Leyendo algún tipo de prensa, o escuchando algunos medios – que incitan descarada y, peligrosamente, al odio - , podríamos pensar que la ciudadanía española está a punto de empezar a quemar iglesias, matar a los sacerdotes y renegar de todo lo que, aunque sea de lejos, suene a cristiano.
La vida diaria nos dice, pienso, que no es así. Yo suelo vestir como sacerdote y, en los últimos meses, únicamente una vez he sido “increpado” en la vía pública. Un pobre hombre se dirigió a mí para decirme: “Pastor, lo de ustedes se ha acabado”. A punto estuve, por el brillo de su mirada, de trazar sobre él la señal de la cruz.
Pero eso no es lo ordinario. La gente se suele mostrar conmigo o indiferente o, muchas otras veces, deferente. En pocas ocasiones, agresiva. Creo que la gente sabe que la Iglesia no es hoy un “poder”. Que, por el contrario, está al servicio de los más débiles y necesitados.

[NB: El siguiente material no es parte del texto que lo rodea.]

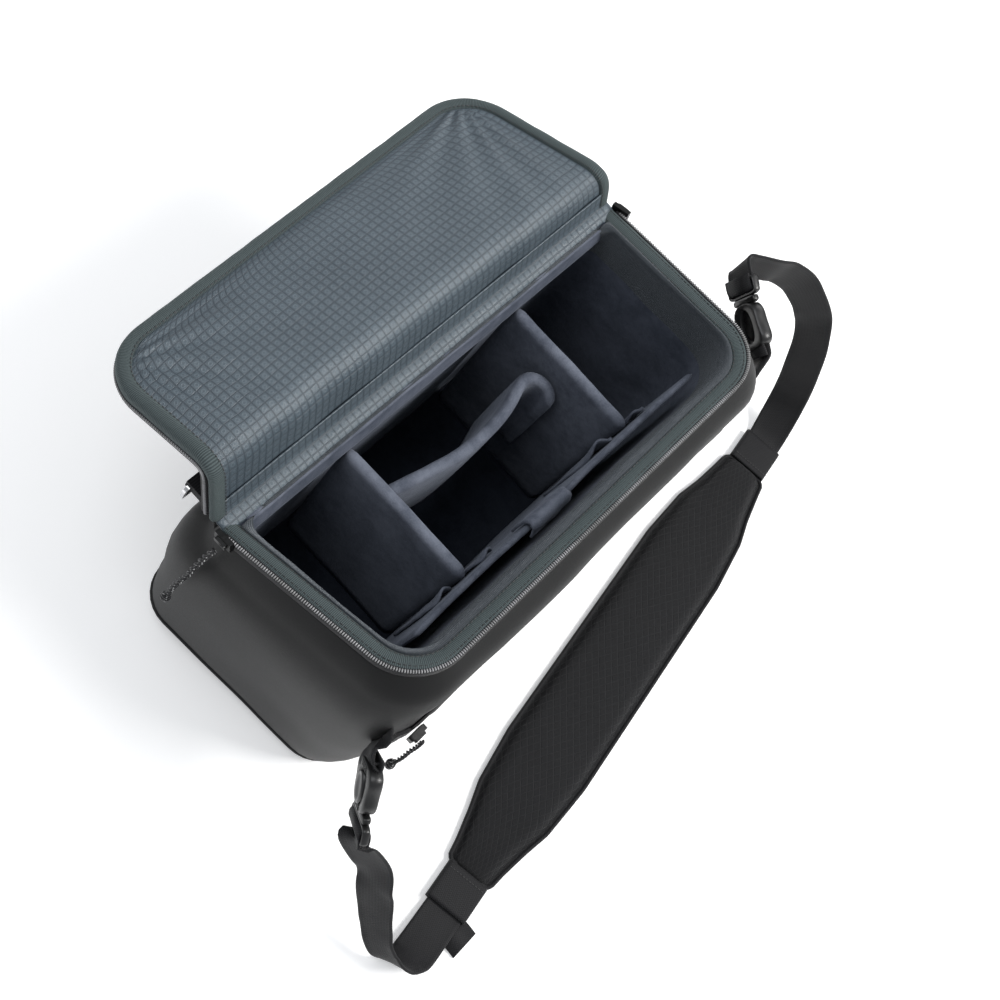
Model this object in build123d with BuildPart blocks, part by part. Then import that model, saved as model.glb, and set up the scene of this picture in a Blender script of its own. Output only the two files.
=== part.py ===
from build123d import *
from math import radians, degrees, sin, cos, tan, hypot, sqrt
import os

# Camera sling bag lying on its base with the top lid unzipped and folded back.
# Millimetres.  +X = right end, -Y = back (body side), +Y = front (hinge side),
# +Z up.  Origin = centre of the flat base.

os.makedirs("parts", exist_ok=True)

# ---------------------------------------------------------------- driving sizes
SKIN = 2.0                    # coated outer fabric with its stiffening
TILT = 12.6                   # slope of the rim plane, degrees, lower at the hinge
HINGE_Y, HINGE_Z = 73.0, 180.0
RIM_DEPTH = 149.5             # rim size along its slope
RIM_NEAR, RIM_FAR = 331.0, 350.0
RIM_RN, RIM_RF = 38.0, 12.0
COLLAR = 6.0                  # height of the zip tape above the shell's edge
BASE_T = 2.5
FOAM_BASE = 9.0               # top of the base padding
LINER_T = 5.0
DIV_T = 9.0                   # padded divider thickness
DIV_TOP = 166.0
DIV_X = 77.0
LID_T = 10.0
HINGE_T = 2.6                 # unpadded hinge strip of the lid
LID_RISE = 70.0               # angle of the hinge strip above horizontal, degrees
LID_FOLD = 89.0               # fold between hinge strip and padded lid, degrees
FOLD_L, FOLD_R = 52.0, 30.0   # fold line distance from the hinge at x = -175, 175
GAP = 0.6                     # lid lining above the rim plane when closed
STRAP_W, STRAP_T = 29.0, 1.8
PAD_W, PAD_T = 68.0, 8.0

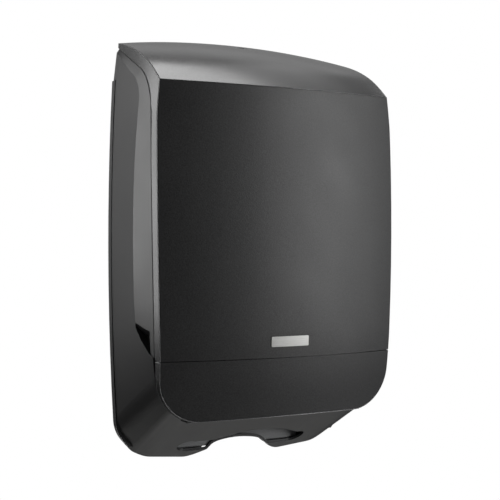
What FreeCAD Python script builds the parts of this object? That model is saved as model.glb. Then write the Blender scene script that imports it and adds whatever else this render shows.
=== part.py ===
import FreeCAD, Part
import math
import os
import re

import Sketcher
from FreeCAD import Placement, Rotation, Vector

# Folded towel dispenser for a washroom wall, in millimetres.
# The origin is the centre of the wall screw pattern, on the wall plane. +Z is up, +X is to the right
# for someone who faces the dispenser, and +Y points into the wall, so the front is at -Y.

SIZES = {
    # cover outline in front view; what is called a flare, an inset or a lean starts from its half width
    "cover_half": 137.5,
    "cover_widest_height": 35.0,
    "cover_top_narrowing": 5.6,
    "cover_top_height": 260.0,
    "cover_foot_narrowing": 5.2,
    "cover_bottom": -172.8,
    "cover_corner": 44.5,
    "band_taper": 0.138,
    "band_rise": 0.11,
    # casing, as it meets the wall
    "casing_top": 226.0,
    "wall_crown_flare": -2.9,
    "wall_shoulder_flare": 3.1,
    "wall_shoulder_height": 176.0,
    "wall_side_flare": 7.4,
    "wall_side_height": 5.0,
    "wall_foot_flare": 1.7,
    "wall_foot_height": -195.0,
    "wall_chin_flare": -18.2,
    "wall_chin_height": -217.9,
    "wall_jaw_flare": -33.5,
    "wall_jaw_height": -225.2,
    "lobe_half": 60.0,
    "lobe_height": -229.4,
    "foot_round": 13.0,
    "chin_round": 4.0,
    "jaw_round": 7.0,
    # casing, as it meets the cover
    "seam_depth": 107.0,
    "seam_crown_flare": -3.9,
    "seam_shoulder_flare": -0.5,
    "seam_shoulder_height": 160.0,
    "seam_side_flare": 4.3,
    "seam_side_height": 20.0,
    "seam_foot_flare": -4.3,
    "seam_foot_height": -137.5,
    "seam_chin_flare": -19.2,
    "seam_chin_height": -161.1,
    "seam_jaw_flare": -33.5,
    "seam_jaw_height": -163.6,
    "housing_wall": 3.0,
    "seam_gap": 0.8,
    "seam_gap_rise": 0.05,
    # side view of the seam between housing and cover, from the wall down to the chin
    "seam_wall_height": 212.6,
    "seam_neck_depth": 66.0,
    "seam_neck_height": 181.8,
    "seam_neck_bulge": 6.0,
    "seam_bend_depth": 100.6,
    "seam_bend_height": 143.0,
    "seam_front_depth": 106.2,
    "seam_low_depth": 105.2,
    "seam_low_height": -103.0,
    # how far the side of the forehead leans in at the cap's edge
    "edge_wall_height": 216.2,
    "edge_wall_lean": 3.3,
    "edge_neck_depth": 64.4,
    "edge_neck_height": 196.7,
    "edge_neck_lean": 4.0,
    "edge_front_depth": 114.0,
    "edge_front_height": 163.4,
    "edge_front_lean": 5.2,
    "lean_end_height": 75.0,
    "lean_end_clear": 0.5,
    # side facets, each between a crease on the side wall and the seam
    "crease_wall_height": 208.9,
    "crease_neck_depth": 58.0,
    "crease_neck_height": 174.6,
    "crease_neck_bulge": 4.5,
    "crease_bend_depth": 76.0,
    "crease_bend_height": 148.0,
    "crease_middle_depth": 69.0,
    "crease_middle_height": 16.0,
    "crease_low_depth": 69.5,
    # finger pocket at the foot of each facet
    "heel_height": -80.0,
    "sole_depth": 82.0,
    "sole_height": -92.5,
    "pocket_front": 98.0,
    "pocket_foot": -104.3,
    "facet_foot": -107.0,
    "roof_flare": 5.5,
    "roof_height": -70.0,
    "brow_height": -80.0,
    "throat_height": -88.0,
    "pocket_sink": 6.5,
    "pocket_wall": 2.5,
    # towel outlet in the chin
    "slot_half": 65.0,
    "slot_back": 14.6,
    "slot_front": 38.0,
    "bulge_front": 54.5,
    "bulge_half": 27.0,
    "bulge_round": 4.0,
    "bulge_slope": 25.0,
    "bulge_shift": 12.0,
    "arch_half": 57.5,
    "arch_height": 19.6,
    "lip_back": 12.2,
    "lip_thick": 3.5,
    "chin_front": 91.0,
    "chin_front_inset": 36.5,
    "tongue_gap": 2.0,
    # cover front and cap; the crease under the forehead drops by a share of the depth below the face
    "front_depth": 137.0,
    "front_bow_radius": 468.0,
    "front_barrel_radius": 2790.0,
    "tuck_height": -85.0,
    "front_tuck": 7.6,
    "crown_height": 227.6,
    "crown_drop": 10.1,
    "crown_power": 2.15,
    "crease_drop": 0.4,
    "panel_top": 161.2,
    "panel_top_lift": 2.1,
    "skin": 2.2,
    "frame_wall": 2.5,
    "frame_side_wall": 6.0,
    "frame_bottom_wall": 3.0,
    "rim": 0.6,
    "rim_gap": 0.45,
    "panel_gap": 0.4,
    "bond_gap": 0.1,
    "groove_height": -110.2,
    "groove_width": 0.8,
    "groove_depth": 0.7,
    "wall_gap": 0.5,
    # badge plate
    "badge_width": 42.5,
    "badge_height": 10.3,
    "badge_thick": 0.8,
    "badge_corner": 1.0,
    "badge_level": -93.6,
    # hinge
    "hinge_depth": 98.0,
    "hinge_height": -168.5,
    "hinge_pin_radius": 2.0,
    "hinge_fit": 0.05,
    "knuckle_radius": 4.5,
    "knuckle_width": 5.5,
    "knuckle_gap": 0.5,
    "knuckle_inset": 51.5,
    "lug_root": 5.0,
    # back plate
    "plate_thick": 3.0,
    "plate_fit": 0.4,
    "plate_top": 204.0,
    "flange_proud": 0.2,
    "flange_width": 4.0,
    "flange_depth": 9.0,
    "flange_top": 177.0,
    "flange_bottom": -211.0,
    "flange_fit": 0.3,
    "back_relief": 3.3,
    "screw_spacing_across": 180.0,
    "screw_spacing_up": 300.0,
    "screw_hole_radius": 2.75,
    "screw_recess_radius": 6.0,
    "screw_recess_depth": 1.2,
    "plate_foot_clear": 3.0,
    "plate_arch_clear": 1.5,
    # rail and tabs that the housing is screwed to the plate with
    "rail_low": 194.0,
    "rail_height": 9.0,
    "tab_thick": 4.0,
    "tab_inset": 7.5,
    "tab_edge": 6.0,
    "tab_reach": 6.5,
    "tab_height": 16.0,
    "tab_level": 162.0,
    "tab_root": 15.0,
    "tab_web": 2.0,
    "rail_screw_inset": 37.5,
    # towel tray and guides
    "tray_top": -138.0,
    "tray_thick": 2.5,
    "tray_inset": 13.5,
    "tray_front": 90.0,
    "tray_upstand": 12.0,
    "tray_screw_half": 70.0,
    "funnel_half": 86.0,
    "funnel_back": 11.8,
    "funnel_front": 60.0,
    "funnel_wall": 2.0,
    "funnel_chin_clear": 3.0,
    "funnel_arch_clear": 1.5,
    "funnel_slit": 9.0,
    "funnel_low": -206.0,
    "guide_inset": 16.5,
    "guide_thick": 2.0,
    "guide_top": 150.0,
    "guide_front": 88.0,
    "guide_flange": 10.0,
    "guide_screw_low": -100.0,
    "guide_screw_high": 110.0,
    "seat_gap": 0.3,
    # lock, latch and strike
    "lock_depth": 24.0,
    "lock_face": 217.0,
    "lock_head_radius": 11.5,
    "lock_head_thick": 2.0,
    "lock_body_radius": 8.9,
    "lock_body_low": 197.0,
    "lock_fit": 0.1,
    "boss_radius": 14.0,
    "boss_low": 207.5,
    "barrel_radius": 4.8,
    "barrel_fit": 0.05,
    "barrel_low": 194.0,
    "key_slot_length": 6.0,
    "key_slot_width": 1.6,
    "key_slot_depth": 6.0,
    "cam_radius": 8.5,
    "cam_thick": 3.0,
    "cam_throw": 5.5,
    "cam_half_turn": 45.0,
    "cam_pin_radius": 1.5,
    "cam_pin_low": 183.0,
    "cam_gap": 0.1,
    "cam_screw_length": 7.0,
    "latch_level": 184.5,
    "latch_thick": 3.0,
    "latch_half_width": 10.0,
    "latch_tail": 36.0,
    "latch_shoulder": 14.0,
    "latch_nose": 32.8,
    "latch_nose_half": 6.0,
    "latch_slot_clear": 0.35,
    "latch_fit": 0.3,
    "bracket_thick": 2.0,
    "bracket_leg": 23.0,
    "bracket_half_width": 14.0,
    "bracket_low": 180.0,
    "nut_flats": 25.0,
    "nut_thick": 4.0,
    "strike_gap": 1.2,
    "strike_thick": 2.0,
    "strike_reach": 33.0,
    "strike_low": 178.0,
    "strike_high": 193.5,
    "strike_base": 16.0,
    "strike_window": 0.8,
    "strike_screw_edge": 4.0,
    # screws
    "screw_radius": 1.75,
    "screw_head_radius": 3.5,
    "screw_head_thick": 2.4,
    "screw_drive_radius": 1.25,
    "screw_drive_depth": 1.4,
    "screw_bite": 2.4,
    "screw_clear": 0.3,
    "screw_fit": 0.05,
    "edge_break": 0.4,
}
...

Recuerdo, con ocasión de la última campaña de la Renta, haber hablado con alguien muy cercano a mí, no creyente. Le dije: “Mira, si no va en contra de tu conciencia, pon la X en la declaración a favor de la Iglesia”. Me contestó con completa mansedumbre: “Vale, no te preocupes. Lo pensaré”.

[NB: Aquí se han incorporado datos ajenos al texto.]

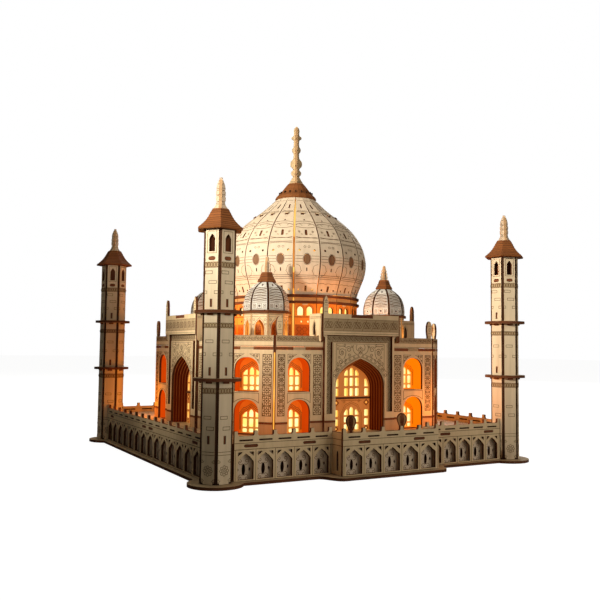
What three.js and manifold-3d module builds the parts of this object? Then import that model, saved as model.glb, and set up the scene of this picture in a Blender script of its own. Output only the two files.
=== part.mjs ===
// Domed mausoleum with four minarets: a miniature landmark cut from thin plywood and lit from inside.
// Millimetres, +Z up. The origin is the middle of the underside, and the front faces -Y.
// The plan repeats four times, so one quarter is drawn at the front and front left and then turned.
import * as THREE from 'three';
import { mergeVertices } from 'three/addons/utils/BufferGeometryUtils.js';
import Module from 'manifold-3d';

const wasm = await Module();
wasm.setup();

// ---- driving dimensions ----
const PLY = 2;                    // one sheet of plywood
const GAP = 0.3;                  // clearance left between neighbouring pieces
const EMBED = 0.5;                // how far a glued board runs into its neighbour before the join

const MINARET_AT = 125;           // minaret axes, from the middle along X and Y
const MINARET_R = 11.75;          // hexagonal shaft, over its corners
const MINARET_TOP = 162;
const BALCONY_R = 15.5;
const BALCONIES = { lower: 65.9, upper: 108.8 };
const ROOF_R = 15.2;
const ROOF_TIP = 176.4;
const MINARET_TIP = 197.5;

const BASE = { side: 134, centre: 148.5, bulge: 44, swing: 11, disc: 18 };
const WALL = { side: 129.7, centre: 143.2, half: 41, end: 114.4, foot: PLY + GAP, top: 30.7 };
const MERLON = { width: 2.2, height: 3 };
const BAYS = 5;                   // in each of the front's three screens
const LONG_BAYS = 14;             // in the one screen of every other side
const BACKING = 3.6;              // the backing wall's face, behind the arcade's face
const NOTCH = { end: 112.9, cut: 121.8 };  // the plinth's corner, cut back around a minaret
const DECK = { bottom: 23.4, top: 25.4 };

const TREE = { x: 22.3, y: -124.2, turn: 30 };

const HALL = { face: 100.65, corner: 71.27, inner: 31.5, foot: DECK.top + GAP, top: 96.3 };
const CHAMFER_FACE = (HALL.face + HALL.corner) / Math.SQRT2;
const CHAMFER_HALF = (HALL.face - HALL.corner) / Math.SQRT2;
const NICHE = { half: 9.25, spring: 15.4, rise: 24.6, depth: 11.5, wall: 1.6, at: 51.3 };
const NICHE_FLOORS = { lower: HALL.foot, upper: 56.1 };
const WINDOW = { half: 6.7, spring: 11, rise: 16.6, sill: 0.8 };
const PINNACLE = { width: 3.6, height: 13.6, inset: 0.9 };

const PORTAL = { half: 31.2, face: HALL.face + PLY + GAP, top: 112.9, shoulder: 97.4 };
const PORTAL_ARCH = { half: 22.6, spring: 64.5, rise: 80.2, layers: 5, step: 1 };
const CORNICE_HALF = 33.8;
const BAND = { inner: 24.8, outer: 29.4, foot: 40, shoulder: 92 };
const SPIRE = { width: 4, height: 13.2 };
const ROOF = { bottom: 86.2, top: 88.2, well: 48 };

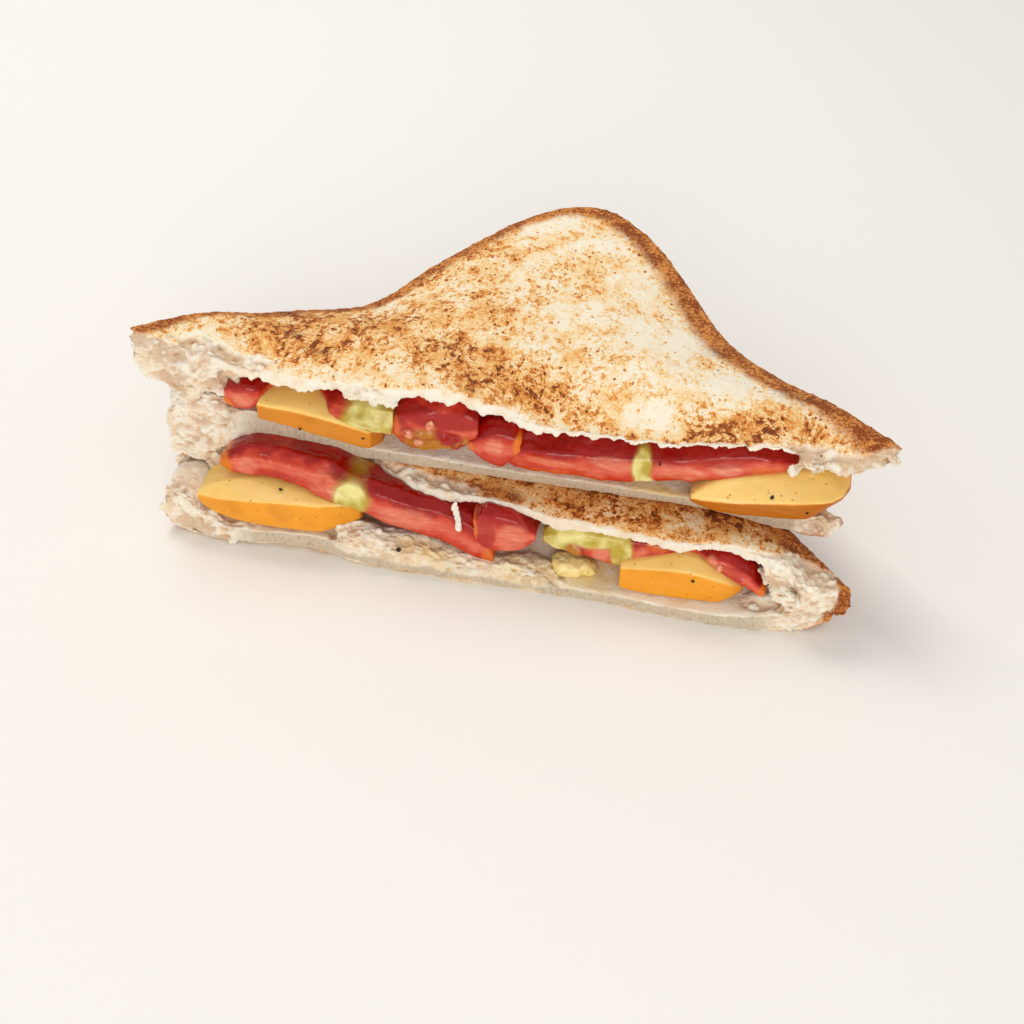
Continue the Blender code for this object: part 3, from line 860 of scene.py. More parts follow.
# ---------------------------------------------------------------- bread
class Toasted(Enum):
    """Which face of a half slice met the griddle."""

    UP = 1.0
    DOWN = -1.0

    @property
    def wraps(self) -> tuple[float, float]:
        """Slopes between which the browning fades; underneath it creeps up the cut a little."""
        return (0.25, 0.65) if self is Toasted.UP else (0.05, 0.40)

    @property
    def hangs(self) -> float:
        """How much crumbs hang below the cut edge: not at all where the slice lies on it."""
        return 1.0 if self is Toasted.UP else 0.0


@dataclass(frozen=True)
class Blotch:
    """A soft patch of a slice, seen from above, mm: where it is browner (or paler, if its
    strength is below zero), smeared, scorched, bared, baked or lifted."""

    x: float
    y: float
    wide: float
    deep: float
    strength: float


@dataclass
class PlanOfSlice:
    """Plan of a half slice, measured on its surface: cut line and crust line."""

    points: Array
    steps: int = 90           # places along the cut
    rays: int = 180           # directions towards the crust
    centre: Array = field(init=False)
    cut_x: Array = field(init=False)
    cut_y: Array = field(init=False)
    rim: Array = field(init=False)

    def __post_init__(self) -> None:
        """Find the tips, the line of the cut and the line of the crust."""
        left = self.points[np.argmin(self.points[:, 0])]
        right = self.points[np.argmax(self.points[:, 0])]
        self.centre = (left + right)[:2] / 2.0
        bins = np.linspace(left[0], right[0], self.steps)
        which = np.digitize(self.points[:, 0], bins)
        lows = [(bins[i], self.points[which == i, 1].min())
                for i in range(1, self.steps) if np.any(which == i)]
        self.cut_x, self.cut_y = np.array(lows).T
        offset = self.points[:, :2] - self.centre
        angle = np.arctan2(np.maximum(offset[:, 1], 0.0), offset[:, 0])
        radius = np.hypot(offset[:, 0], offset[:, 1])
        slots = np.clip((angle / math.pi * self.rays).astype(int), 0, self.rays - 1)
        reach = np.zeros(self.rays)
        np.maximum.at(reach, slots, radius)
        known = np.nonzero(reach)[0]
        turn = (known + 0.5) * math.pi / self.rays
        self.rim = self.centre + np.stack([np.cos(turn), np.sin(turn)], 1) * reach[known, None]

    def behind_cut(self, points: Array) -> Array:
        """How far each point lies behind the cut, metres."""
        return points[:, 1] - np.interp(points[:, 0], self.cut_x, self.cut_y)

    def from_crust(self, points: Array) -> Array:
        """How far each point lies in from the crust line, metres.

        Args:
            points: Places, metres.

        Returns:
            One distance for each.
        """
        best = np.full(len(points), 9.0)
        for corner in self.rim:
            best = np.minimum(best, np.hypot(points[:, 0] - corner[0], points[:, 1] - corner[1]))
        return best


@dataclass(frozen=True)
class Lump:
    """A tuft of crumb that stands out of a slice: centre and half-sizes, mm and degrees."""

    centre: tuple[float, float, float]
    half: tuple[float, float, float]
    tilt: float = 0.0         # its right end raised

    def place(self) -> Matrix:
        """Matrix that turns a unit ball into the lump."""
        return (Matrix.Translation(Vector(self.centre) * MM)
                @ Matrix.Rotation(math.radians(-self.tilt), 4, "Y")
                @ Matrix.Diagonal((Vector(self.half) * MM).to_4d()))

    def away(self, points: Array) -> Array:
        """How far out points lie, squared: 0 at its middle and 1 just outside its surface."""
        shares = (points / MM - np.array(self.centre)) / (np.array(self.half) + 0.6)
        return (shares ** 2).sum(1)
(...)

En otra circunstancia fui a recoger a un sacerdote al aeropuerto. Venía en un vuelo regular. Parece que, al poco de despegar el avión, se habían detectado ciertas turbulencias. El sacerdote escuchó decir a la tripulación: “No pasará nada, viene un cura con nosotros”.

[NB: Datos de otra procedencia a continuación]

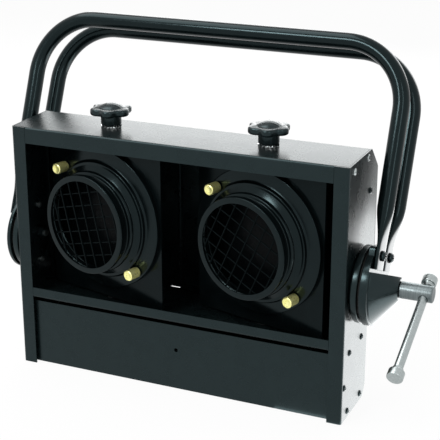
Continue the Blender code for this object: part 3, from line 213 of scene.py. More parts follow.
# Lamp
LAMP_RIM = 0.0565
LAMP_RIM_LENGTH = 0.0046
LAMP_RIM_STEP = 0.0006
LAMP_LENS = 0.052
LAMP_LENS_WALL = 0.002
LAMP_DOME = 0.0040
LAMP_DEPTH = 0.044
LAMP_BOWL_CURVE = 1.9
LAMP_BOWL_WALL = 0.0014
LAMP_BOWL_STEPS = 16
LAMP_NECK = 0.013
LAMP_NECK_LENGTH = 0.004
LAMP_NECK_BORE = 0.4

# Star knobs
KNOB_BASE = 0.2722
KNOB_HUB = 0.0118
KNOB_HUB_DIAMETER = 0.0214
KNOB_HUB_EDGE = 0.0024
KNOB_DIAMETER = 0.044
KNOB_HEAD = 0.0072
KNOB_EDGE = 0.0024
KNOB_LOBES = 6
KNOB_LOBE_DEPTH = 0.0034
KNOB_LOBE_POWER = 1.4
KNOB_LOBE_POINTS = 24
KNOB_DOME = 0.0044
KNOB_DOME_DIAMETER = 0.027
KNOB_DOME_SINK = 0.0002
KNOB_OVERLAP = 0.001
LOCK_WASHER_DIAMETER = 0.0214
LOCK_WASHER_BORE = 0.009
LOCK_WASHER_TEETH = 16
LOCK_WASHER_TOOTH = 0.0028
LOCK_WASHER_TOOTH_SHARE = 0.78
LOCK_WASHER_HEIGHT = 0.0016
LOCK_WASHER_SHEET = 0.0006
LOCK_WASHER_TWIST = math.radians(28)

# Camera of the photograph
CAMERA_AT = (0.524054, -1.112678, 0.618001)
CAMERA_TURN = (math.radians(70.383), 0, math.radians(23.692))
CAMERA_LENS = 102.9
CAMERA_SENSOR = 36
CAMERA_CLIP = 0.05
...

Yo no digo que no haya problemas. Es evidente que los hay. Es muy triste, por ejemplo, que una persona afronte todo un proceso judicial para que descuelguen un Crucifijo de los muros de una escuela. La imagen de Cristo no puede ofender; y, si ofende, ofende sólo al Demonio. Pero, los prejuicios pueden causar esas reticencias tan incomprensibles.